WRITTEN INSTRUCTION: A precise retyping is required of every line from the one containing "clear_scene()" down to the one containing "bpy.context.scene.collection.objects.link(empty)", both included, and of no other line.

··· SUPPLIED MATERIAL

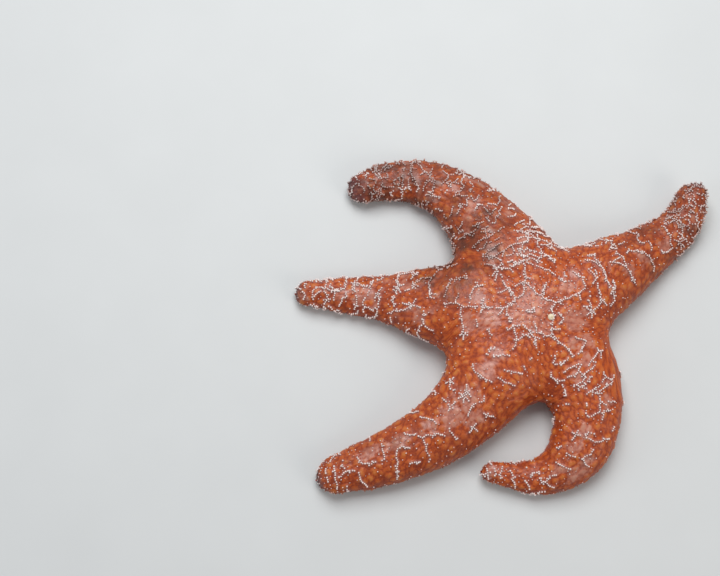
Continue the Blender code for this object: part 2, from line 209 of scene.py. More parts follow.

······
··· SUPPLIED MATERIAL

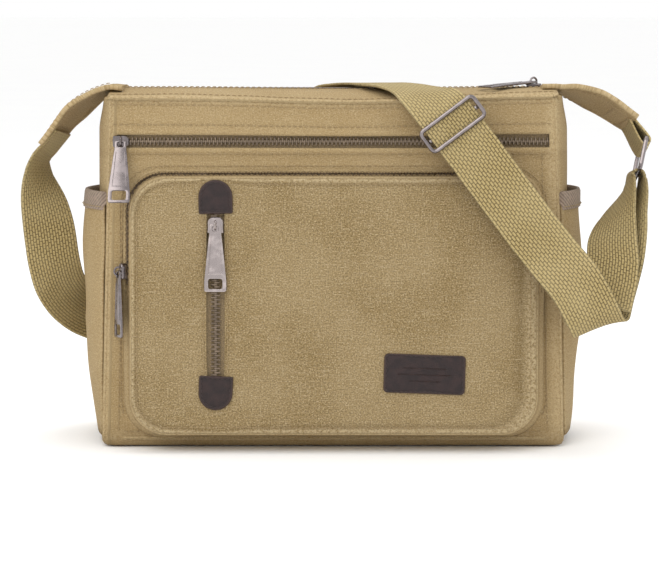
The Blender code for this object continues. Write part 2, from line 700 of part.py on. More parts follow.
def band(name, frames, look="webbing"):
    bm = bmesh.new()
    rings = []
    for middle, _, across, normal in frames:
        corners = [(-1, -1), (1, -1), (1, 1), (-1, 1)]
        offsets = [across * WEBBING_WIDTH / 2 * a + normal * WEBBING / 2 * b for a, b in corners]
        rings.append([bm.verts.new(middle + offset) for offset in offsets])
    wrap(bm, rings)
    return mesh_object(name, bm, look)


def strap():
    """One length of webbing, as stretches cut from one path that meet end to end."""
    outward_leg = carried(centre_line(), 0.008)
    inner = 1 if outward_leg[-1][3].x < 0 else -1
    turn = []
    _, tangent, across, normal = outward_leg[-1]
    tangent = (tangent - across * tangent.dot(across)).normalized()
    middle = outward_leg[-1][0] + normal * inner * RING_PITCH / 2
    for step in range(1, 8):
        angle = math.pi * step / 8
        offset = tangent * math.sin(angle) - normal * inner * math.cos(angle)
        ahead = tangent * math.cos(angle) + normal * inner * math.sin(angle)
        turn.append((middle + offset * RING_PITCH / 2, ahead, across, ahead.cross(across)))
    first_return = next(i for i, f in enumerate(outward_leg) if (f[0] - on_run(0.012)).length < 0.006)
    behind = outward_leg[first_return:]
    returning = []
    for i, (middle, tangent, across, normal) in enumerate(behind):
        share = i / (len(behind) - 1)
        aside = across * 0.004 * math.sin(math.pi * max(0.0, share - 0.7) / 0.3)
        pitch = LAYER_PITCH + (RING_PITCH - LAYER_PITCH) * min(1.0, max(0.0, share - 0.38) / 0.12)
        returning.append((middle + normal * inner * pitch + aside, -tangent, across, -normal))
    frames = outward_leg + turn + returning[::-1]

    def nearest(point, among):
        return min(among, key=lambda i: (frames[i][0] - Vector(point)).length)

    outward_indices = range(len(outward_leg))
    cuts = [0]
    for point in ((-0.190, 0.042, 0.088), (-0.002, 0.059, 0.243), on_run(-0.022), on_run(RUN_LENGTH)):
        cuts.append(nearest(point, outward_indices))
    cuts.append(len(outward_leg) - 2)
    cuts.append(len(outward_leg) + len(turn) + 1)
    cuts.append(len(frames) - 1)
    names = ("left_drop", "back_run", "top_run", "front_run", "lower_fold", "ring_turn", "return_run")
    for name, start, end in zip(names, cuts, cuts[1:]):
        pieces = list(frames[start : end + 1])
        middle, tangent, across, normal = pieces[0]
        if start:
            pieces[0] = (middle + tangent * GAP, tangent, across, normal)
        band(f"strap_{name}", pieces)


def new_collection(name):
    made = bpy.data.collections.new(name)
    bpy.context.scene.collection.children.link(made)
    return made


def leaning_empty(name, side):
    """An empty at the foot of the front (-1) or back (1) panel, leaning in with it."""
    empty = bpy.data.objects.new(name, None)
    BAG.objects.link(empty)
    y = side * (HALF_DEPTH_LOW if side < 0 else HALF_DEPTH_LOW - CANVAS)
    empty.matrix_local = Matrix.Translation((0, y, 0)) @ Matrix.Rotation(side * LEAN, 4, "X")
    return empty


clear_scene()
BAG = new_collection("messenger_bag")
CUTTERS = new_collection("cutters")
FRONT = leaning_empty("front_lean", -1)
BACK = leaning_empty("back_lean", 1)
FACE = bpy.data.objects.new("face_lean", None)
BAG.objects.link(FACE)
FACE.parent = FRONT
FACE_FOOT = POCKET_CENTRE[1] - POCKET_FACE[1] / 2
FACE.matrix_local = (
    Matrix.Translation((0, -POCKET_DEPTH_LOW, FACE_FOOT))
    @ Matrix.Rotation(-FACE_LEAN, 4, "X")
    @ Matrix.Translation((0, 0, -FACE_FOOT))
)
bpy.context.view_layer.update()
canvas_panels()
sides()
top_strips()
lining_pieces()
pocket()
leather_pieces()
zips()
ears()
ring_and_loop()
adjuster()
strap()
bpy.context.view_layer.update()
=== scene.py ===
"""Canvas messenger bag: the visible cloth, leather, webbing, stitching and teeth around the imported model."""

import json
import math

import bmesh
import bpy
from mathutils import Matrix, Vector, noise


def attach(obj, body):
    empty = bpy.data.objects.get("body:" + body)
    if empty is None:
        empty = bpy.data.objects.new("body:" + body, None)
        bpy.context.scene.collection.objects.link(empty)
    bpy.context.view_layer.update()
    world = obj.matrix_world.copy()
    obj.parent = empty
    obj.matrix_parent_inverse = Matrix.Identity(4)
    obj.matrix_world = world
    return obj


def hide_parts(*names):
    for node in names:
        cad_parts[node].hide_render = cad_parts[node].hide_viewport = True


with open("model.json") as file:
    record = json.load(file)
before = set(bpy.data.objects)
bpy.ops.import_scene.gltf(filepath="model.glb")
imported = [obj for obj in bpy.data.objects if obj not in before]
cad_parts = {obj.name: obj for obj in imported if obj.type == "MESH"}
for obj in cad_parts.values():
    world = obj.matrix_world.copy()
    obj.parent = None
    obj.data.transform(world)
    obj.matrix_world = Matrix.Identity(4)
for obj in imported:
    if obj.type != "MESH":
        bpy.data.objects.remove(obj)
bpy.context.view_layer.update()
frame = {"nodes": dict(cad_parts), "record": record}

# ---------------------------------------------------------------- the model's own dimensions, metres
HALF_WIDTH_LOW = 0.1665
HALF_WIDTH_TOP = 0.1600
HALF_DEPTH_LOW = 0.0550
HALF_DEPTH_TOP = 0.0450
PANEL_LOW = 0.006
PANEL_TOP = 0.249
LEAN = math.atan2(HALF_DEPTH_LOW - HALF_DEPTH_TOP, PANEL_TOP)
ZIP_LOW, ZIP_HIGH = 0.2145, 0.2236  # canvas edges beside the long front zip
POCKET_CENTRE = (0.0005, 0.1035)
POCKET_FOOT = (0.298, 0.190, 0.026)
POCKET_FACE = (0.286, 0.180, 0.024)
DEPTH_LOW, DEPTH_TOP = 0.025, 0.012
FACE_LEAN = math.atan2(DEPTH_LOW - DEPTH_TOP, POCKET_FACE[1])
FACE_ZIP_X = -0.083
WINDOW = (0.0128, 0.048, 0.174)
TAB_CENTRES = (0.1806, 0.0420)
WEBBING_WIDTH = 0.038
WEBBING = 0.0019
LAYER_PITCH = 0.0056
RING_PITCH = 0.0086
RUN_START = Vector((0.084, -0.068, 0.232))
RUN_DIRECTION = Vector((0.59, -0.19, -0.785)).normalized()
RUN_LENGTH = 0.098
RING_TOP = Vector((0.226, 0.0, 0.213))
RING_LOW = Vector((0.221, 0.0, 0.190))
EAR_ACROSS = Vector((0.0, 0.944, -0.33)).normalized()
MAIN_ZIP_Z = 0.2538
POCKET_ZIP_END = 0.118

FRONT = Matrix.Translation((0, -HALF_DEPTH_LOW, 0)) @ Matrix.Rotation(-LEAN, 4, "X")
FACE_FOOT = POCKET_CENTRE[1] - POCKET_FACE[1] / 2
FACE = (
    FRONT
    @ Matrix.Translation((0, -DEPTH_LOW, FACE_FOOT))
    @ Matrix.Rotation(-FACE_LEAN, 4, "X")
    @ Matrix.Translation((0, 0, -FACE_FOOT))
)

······

ANSWER:
clear_scene()
BAG = new_collection("messenger_bag")
CUTTERS = new_collection("cutters")
FRONT = leaning_empty("front_lean", -1)
BACK = leaning_empty("back_lean", 1)
FACE = bpy.data.objects.new("face_lean", None)
BAG.objects.link(FACE)
FACE.parent = FRONT
FACE_FOOT = POCKET_CENTRE[1] - POCKET_FACE[1] / 2
FACE.matrix_local = (
    Matrix.Translation((0, -POCKET_DEPTH_LOW, FACE_FOOT))
    @ Matrix.Rotation(-FACE_LEAN, 4, "X")
    @ Matrix.Translation((0, 0, -FACE_FOOT))
)
bpy.context.view_layer.update()
canvas_panels()
sides()
top_strips()
lining_pieces()
pocket()
leather_pieces()
zips()
ears()
ring_and_loop()
adjuster()
strap()
bpy.context.view_layer.update()
=== scene.py ===
"""Canvas messenger bag: the visible cloth, leather, webbing, stitching and teeth around the imported model."""

import json
import math

import bmesh
import bpy
from mathutils import Matrix, Vector, noise


def attach(obj, body):
    empty = bpy.data.objects.get("body:" + body)
    if empty is None:
        empty = bpy.data.objects.new("body:" + body, None)
        bpy.context.scene.collection.objects.link(empty)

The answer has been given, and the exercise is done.